- **Set exercise**
The required output is a word-for-word copy of the lines from the line bearing "main_loop_casting();" through the line bearing "that each casting", inclusive, and no other lines.

- **Data provided**
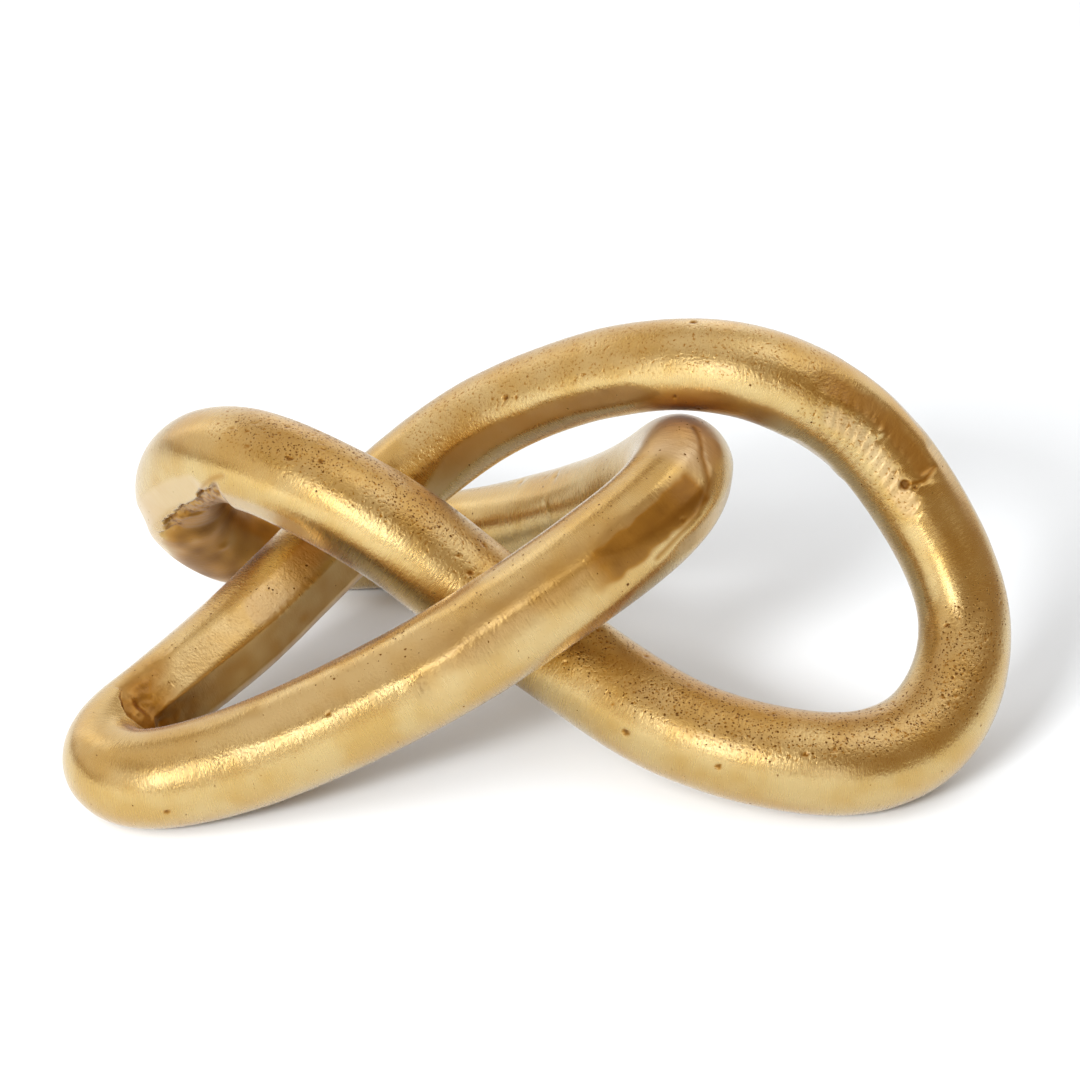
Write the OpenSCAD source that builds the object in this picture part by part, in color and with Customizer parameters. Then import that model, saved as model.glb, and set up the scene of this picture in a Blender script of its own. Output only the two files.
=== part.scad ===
// Cast knot shelf ornament: one round strand that runs in a closed, interlaced loop.
// Six sand castings are butted end to end, each joint is a V groove filled by a weld,
// and three small flats are ground where the strand rests on the shelf.
// Millimetres. X runs along the length, Y from front to back, Z up from the shelf.

/* [Strand] */
// thickness of the whole strand against its measured thickness
strand_scale = 1; // [0.9:0.01:1.01]
// number of sides of the strand section
sides = 24; // [16:2:32]
// rings laid between two route handles
steps = 5; // [3:1:6]
// how close the inside of a tight bend may come to its centre of curvature (1 = touching it)
pinch = 0.84; // [0.7:0.01:0.9]

/* [Welds] */
// radius of the flat root face where two castings touch
root_r = 6.5; // [5:0.1:9]
// how far a weld stands proud of the strand
crown = 0.3; // [0:0.05:0.6]

/* [Locating spigots] */
// radius of the cast spigot on the leading end of a casting
spigot_r = 3; // [2:0.1:4]
// length of the spigot beyond the root face
spigot_len = 8; // [5:0.5:12]
// clearance around the spigot in its socket
socket_gap = 0.1; // [0.05:0.05:0.4]
// extra depth of the socket beyond the spigot tip
socket_spare = 0.8; // [0.2:0.1:2]

/* [Colours] */
// colour of the cast strand
cast_colour = [0.78, 0.62, 0.32];
// colour of the welds, dressed back and a shade paler
weld_colour = [0.84, 0.70, 0.42];

/* [Hidden] */

// Route handles [x, y, z, strand radius]. A closed cubic B-spline runs through them.
right_foot = [[82, -62, 13.7, 14.4], [55, -56, 14.5, 14.5], [32, -46, 19, 14.7]];
under_front = [[14, -31, 25, 15], [-2, -20, 32, 15.2], [-19, -12, 40.5, 15.6]];
over_left_riser = [[-39, -6, 56, 15.8], [-58, -1, 66, 15.5], [-76, 5, 73, 15.3]];
left_bend = [[-92, 16, 73, 15], [-107, 31, 62, 14.8], [-112, 46, 40, 14.7], [-99, 61, 19, 14.6]];
rear_foot = [[-76, 69, 13.7, 14.4], [-45, 71, 13.5, 14.4], [-19, 64, 21, 14.1]];
rear_riser = [[2, 48, 35, 13.8], [20, 28, 51, 13.8], [33, 13, 66, 14.2]];
top_bend = [[39, 1, 78, 14.6], [40, -14, 82, 15], [34, -28, 78, 15.3]];
front_strand = [[18, -36, 67.5, 15.6], [-3, -43, 54.5, 15.5], [-21, -49, 44, 15.4],
                [-38, -53, 35, 15.4], [-60, -58, 25.5, 15.3], [-82, -63, 17.5, 15]];
left_foot = [[-102, -68, 14, 14.3], [-115, -67.5, 13, 13.6], [-123, -58.5, 13, 13],
             [-121, -46, 15.5, 12.4], [-112, -37, 18.5, 12.4]];
left_riser = [[-102, -28, 23, 13], [-88, -14, 29, 13.5], [-71, 9, 37.5, 13.8]];
behind_loop = [[-54, 27, 47.5, 13.6], [-35, 34, 62, 13.5], [-18, 30, 77.5, 13]];
arch = [[3, 21, 92, 12.9], [23, 12, 102, 13.1], [42, 5, 107, 13.4], [60, 0, 106.5, 13.6]];
right_shoulder = [[78, -1, 98.5, 13.6], [92, -2, 88, 13.6], [104, -8, 74, 13.4]];
right_side = [[114, -16, 59, 13], [120, -24, 45, 13], [120, -33, 34, 13.4],
              [116, -42, 25, 13.9], [108, -51, 17, 14.3], [96, -57, 13.7, 14.4]];
route = concat(right_foot, under_front, over_left_riser, left_bend, rear_foot, rear_riser,
               top_bend, front_strand, left_foot, left_riser, behind_loop, arch,
               right_shoulder, right_side);

// shift that puts the middle of the whole ornament over the origin
centring = [0.8, -1.3, 0];

handles = len(route);
rings = handles * steps;

// joints as [ring, rings of groove on each side], counted along the route from the right foot
joint_left_bend = [11 * steps, 1];
joint_rear_run = [16 * steps, 1];
joint_top_bend = [round(19.4 * steps), 2];
joint_front_bend = [32 * steps, 2];
joint_left_riser = [35 * steps, 1];
joint_right_shoulder = [45 * steps, 2];
// the right shoulder comes before the route's start, so the main loop runs on past it
joint_left_bend_again = joint_left_bend + [rings, 0];

function wrap(i, n) = ((i % n) + n) % n;
function unit(v) = v / norm(v);
function handle(i) = route[wrap(i, handles)];

// point of the B-spline, t from 0 to 1 between handle i and handle i + 1
function spline(i, t) =
    (pow(1 - t, 3) * handle(i - 1)
     + (3 * pow(t, 3) - 6 * pow(t, 2) + 4) * handle(i)
     + (-3 * pow(t, 3) + 3 * pow(t, 2) + 3 * t + 1) * handle(i + 1)
     + pow(t, 3) * handle(i + 2)) / 6;

// every ring centre, its radius and its direction, worked out once
line = [for (k = [0:rings - 1]) spline(floor(k / steps), (k % steps) / steps)];
function centre(k) = let (p = line[wrap(k, rings)]) [p[0], p[1], p[2]] + centring;
function radius(k) = line[wrap(k, rings)][3] * strand_scale;
function along(k) = unit(centre(k + 1) - centre(k - 1));
function across(k) = let (d = along(k)) unit([d[1], -d[0], 0]);
function upward(k) = cross(across(k), along(k));
// how sharply the route turns at ring k, towards the centre of the bend
function turning(k) = (along(k + 1) - along(k - 1)) / norm(centre(k + 1) - centre(k - 1));

// the inside of a bend is held back so that neighbouring rings never cross
function held(v, turn) =
    norm(turn) < 0.001 ? v :
    let (inward = unit(turn), limit = pinch / norm(turn), reach = v * inward)
    reach > limit ? v - (reach - limit) * inward : v;
function ring(k, r) =
    let (c = centre(k), a = across(k), u = upward(k), turn = turning(k))
    [for (j = [0:sides - 1])
        let (angle = 360 * j / sides)
        c + held(r * (cos(angle) * a + sin(angle) * u), turn)];

// side faces between the rings of a tube, two triangles for each four points
function skin(n) = [for (k = [0:n - 2], j = [0:sides - 1])
    let (a = k * sides + j, b = k * sides + (j + 1) % sides, c = b + sides, d = a + sides)
    each [[a, b, c], [a, c, d]]];

// one casting from joint a to joint b, with coned ends down to the root faces
module casting_body(a, b) {
    tube = [for (k = [a[0] + a[1]:b[0] - b[1]]) each ring(k, radius(k))];
    points = concat(ring(a[0], root_r), tube, ring(b[0], root_r));
    n = len(points) / sides;
    near_end = [for (j = [0:sides - 1]) sides - 1 - j];
    far_end = [for (j = [0:sides - 1]) (n - 1) * sides + j];
    polyhedron(points = points, faces = concat([near_end], skin(n), [far_end]), convexity = 8);
}

// places children at ring k with Z along the strand, turned a little about it so that
// the facets of a spigot never line up with the corners of the root face
module at_ring(k) {
    c = centre(k);
    a = across(k);
    d = along(k);
    u = cross(d, a);
    multmatrix([[a[0], u[0], d[0], c[0]],
                [a[1], u[1], d[1], c[1]],
                [a[2], u[2], d[2], c[2]],
                [0, 0, 0, 1]])
        rotate(2.4) children();
}

module spigot(k) {
    at_ring(k) translate([0, 0, -4]) cylinder(r = spigot_r, h = spigot_len + 4, $fn = 48);
}

module socket(k) {
    at_ring(k) translate([0, 0, -1])
        cylinder(r = spigot_r + socket_gap, h = spigot_len + socket_spare + 1, $fn = 48);
}

// everything below the shelf, taken off the feet to grind their flats
module below_shelf() {
    translate([-200, -200, -20]) cube([400, 400, 20]);
}

// a casting: a socket at its first joint, a spigot at its last, and a flat if it has a foot
module casting(a, b, socketed = true, spigoted = true, foot = false) {
    union() {
        difference() {
            casting_body(a, b);
            if (socketed) socket(a[0]);
            if (foot) below_shelf();
        }
        if (spigoted) spigot(b[0]);
    }
}

// the weld fills the V groove of a joint, from the root circle out to a low crown
module weld(joint) {
    k = joint[0];
    reach = joint[1];
    bead = [for (i = [-reach:reach])
        each ring(k + i, radius(k + i) + crown * (1 - pow(i / reach, 2)))];
    points = concat(bead, ring(k, root_r));
    loops = 2 * reach + 2;
    faces = [for (s = [0:loops - 1], j = [0:sides - 1])
        let (a = s * sides + j, b = s * sides + (j + 1) % sides, next = (s + 1) % loops,
             c = next * sides + (j + 1) % sides, d = next * sides + j)
        each (s < 2 * reach ? [[a, b, c], [a, c, d]] : [[a, b, d], [b, c, d]])];
    polyhedron(points = points, faces = faces, convexity = 4);
}

module main_loop_casting() {
    color(cast_colour) casting(joint_right_shoulder, joint_left_bend_again,
                                 socketed = false, foot = true);
}
module rear_run_casting() {
    color(cast_colour) casting(joint_left_bend, joint_rear_run, foot = true);
}
module rear_riser_casting() {
    color(cast_colour) casting(joint_rear_run, joint_top_bend);
}
module front_strand_casting() {
    color(cast_colour) casting(joint_top_bend, joint_front_bend, foot = true);
}
module left_riser_casting() {
    color(cast_colour) casting(joint_front_bend, joint_left_riser);
}
// the arch closes the loop, so its far end is butted without a spigot
module arch_casting() {
    color(cast_colour) casting(joint_left_riser, joint_right_shoulder, spigoted = false);
}
module left_bend_weld() { color(weld_colour) weld(joint_left_bend); }
module rear_run_weld() { color(weld_colour) weld(joint_rear_run); }
module top_bend_weld() { color(weld_colour) weld(joint_top_bend); }
module front_bend_weld() { color(weld_colour) weld(joint_front_bend); }
module left_riser_weld() { color(weld_colour) weld(joint_left_riser); }
module right_shoulder_weld() { color(weld_colour) weld(joint_right_shoulder); }

main_loop_casting();
rear_run_casting();
rear_riser_casting();
front_strand_casting();
left_riser_casting();
arch_casting();
left_bend_weld();
rear_run_weld();
top_bend_weld();
front_bend_weld();
left_riser_weld();
right_shoulder_weld();
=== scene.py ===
"""Looks of the cast knot ornament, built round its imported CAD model.

The strand is swept once as a fine closed skin round the CAD's own route. The flats, edges,
pits and dents that casting, filing and welding left on it change that skin's radius, and
only the finest grain and file marks are bump. The skin is then cut at the welded joints, so
that each casting and each weld is a piece of its own.

Lengths are in metres and angles in degrees unless a name says otherwise. A place on the
strand is (station, angle): the station counts route handles from the right foot, and the
angle runs round the section from 0 at the right of the direction of travel to 90 on top.
"""

import math

import bpy
import numpy as np
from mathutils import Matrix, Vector


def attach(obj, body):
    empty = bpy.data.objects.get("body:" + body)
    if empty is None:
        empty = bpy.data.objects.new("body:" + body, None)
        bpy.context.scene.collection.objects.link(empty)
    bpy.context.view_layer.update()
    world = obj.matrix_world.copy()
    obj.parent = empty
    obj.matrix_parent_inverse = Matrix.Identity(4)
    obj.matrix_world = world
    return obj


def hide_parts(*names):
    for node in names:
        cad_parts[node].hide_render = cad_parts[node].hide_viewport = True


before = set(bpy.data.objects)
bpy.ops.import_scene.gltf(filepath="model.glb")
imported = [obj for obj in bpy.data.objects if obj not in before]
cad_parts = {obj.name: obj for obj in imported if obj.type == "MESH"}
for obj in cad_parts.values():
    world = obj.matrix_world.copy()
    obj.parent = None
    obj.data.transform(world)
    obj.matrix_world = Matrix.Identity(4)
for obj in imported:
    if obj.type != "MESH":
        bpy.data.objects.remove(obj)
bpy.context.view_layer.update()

MM = 0.001
SEED = 7

# ---------------------------------------------------------------- camera
AIM = Vector((-0.2, 12.7, 45.0)) * MM
ELEVATION = math.radians(28.0)
DISTANCE = 850 * MM
SENSOR, LENS = 36.0, 95.5


def add_camera():
    """A camera straight in front of the ornament, looking down on it."""
    data = bpy.data.cameras.new("camera")
    data.sensor_width, data.lens = SENSOR, LENS
    data.clip_start, data.clip_end = 0.05, 50.0
    camera = bpy.data.objects.new("camera", data)
    back = Vector((0.0, -math.cos(ELEVATION), math.sin(ELEVATION)))
    camera.location = AIM + back * DISTANCE
    camera.rotation_euler = (-back).to_track_quat("-Z", "Y").to_euler()
    bpy.context.collection.objects.link(camera)
    bpy.context.scene.camera = camera


add_camera()

# ---------------------------------------------------------------- route, as in the CAD
# handles (x, y, z, strand radius) in millimetres, in the order of travel
RIGHT_FOOT = [(82, -62, 13.7, 14.4), (55, -56, 14.5, 14.5), (32, -46, 19, 14.7)]
UNDER_FRONT = [(14, -31, 25, 15), (-2, -20, 32, 15.2), (-19, -12, 40.5, 15.6)]
OVER_LEFT_RISER = [(-39, -6, 56, 15.8), (-58, -1, 66, 15.5), (-76, 5, 73, 15.3)]
LEFT_BEND = [(-92, 16, 73, 15), (-107, 31, 62, 14.8), (-112, 46, 40, 14.7), (-99, 61, 19, 14.6)]
REAR_FOOT = [(-76, 69, 13.7, 14.4), (-45, 71, 13.5, 14.4), (-19, 64, 21, 14.1)]
REAR_RISER = [(2, 48, 35, 13.8), (20, 28, 51, 13.8), (33, 13, 66, 14.2)]
TOP_BEND = [(39, 1, 78, 14.6), (40, -14, 82, 15), (34, -28, 78, 15.3)]
FRONT_STRAND = [(18, -36, 67.5, 15.6), (-3, -43, 54.5, 15.5), (-21, -49, 44, 15.4),
                (-38, -53, 35, 15.4), (-60, -58, 25.5, 15.3), (-82, -63, 17.5, 15)]
LEFT_FOOT = [(-102, -68, 14, 14.3), (-115, -67.5, 13, 13.6), (-123, -58.5, 13, 13),
             (-121, -46, 15.5, 12.4), (-112, -37, 18.5, 12.4)]
LEFT_RISER = [(-102, -28, 23, 13), (-88, -14, 29, 13.5), (-71, 9, 37.5, 13.8)]
BEHIND_LOOP = [(-54, 27, 47.5, 13.6), (-35, 34, 62, 13.5), (-18, 30, 77.5, 13)]
ARCH = [(3, 21, 92, 12.9), (23, 12, 102, 13.1), (42, 5, 107, 13.4), (60, 0, 106.5, 13.6)]
RIGHT_SHOULDER = [(78, -1, 98.5, 13.6), (92, -2, 88, 13.6), (104, -8, 74, 13.4)]
RIGHT_SIDE = [(114, -16, 59, 13), (120, -24, 45, 13), (120, -33, 34, 13.4),
              (116, -42, 25, 13.9), (108, -51, 17, 14.3), (96, -57, 13.7, 14.4)]
CENTRING = np.array([0.8, -1.3, 0.0]) * MM
ROUTE = np.array(RIGHT_FOOT + UNDER_FRONT + OVER_LEFT_RISER + LEFT_BEND + REAR_FOOT
                 + REAR_RISER + TOP_BEND + FRONT_STRAND + LEFT_FOOT + LEFT_RISER
                 + BEHIND_LOOP + ARCH + RIGHT_SHOULDER + RIGHT_SIDE) * MM
HANDLES = len(ROUTE)
STEPS = 5          # CAD rings laid between two handles
PINCH = 0.84       # how close the inside of a bend may come to its centre of curvature
MEAN_RADIUS = 14 * MM
SCORED_RADIUS = 14.5 * MM   # mean radius where lines are scored
ROOT_RADIUS = 6.5 * MM
SPIGOT_RADIUS, SPIGOT_LENGTH = 3 * MM, 8 * MM
SOCKET_RADIUS, SOCKET_DEPTH = 3.1 * MM, 8.8 * MM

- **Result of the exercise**
main_loop_casting();
rear_run_casting();
rear_riser_casting();
front_strand_casting();
left_riser_casting();
arch_casting();
left_bend_weld();
rear_run_weld();
top_bend_weld();
front_bend_weld();
left_riser_weld();
right_shoulder_weld();
=== scene.py ===
"""Looks of the cast knot ornament, built round its imported CAD model.

The strand is swept once as a fine closed skin round the CAD's own route. The flats, edges,
pits and dents that casting, filing and welding left on it change that skin's radius, and
only the finest grain and file marks are bump. The skin is then cut at the welded joints, so
that each casting and each weld is a piece of its own.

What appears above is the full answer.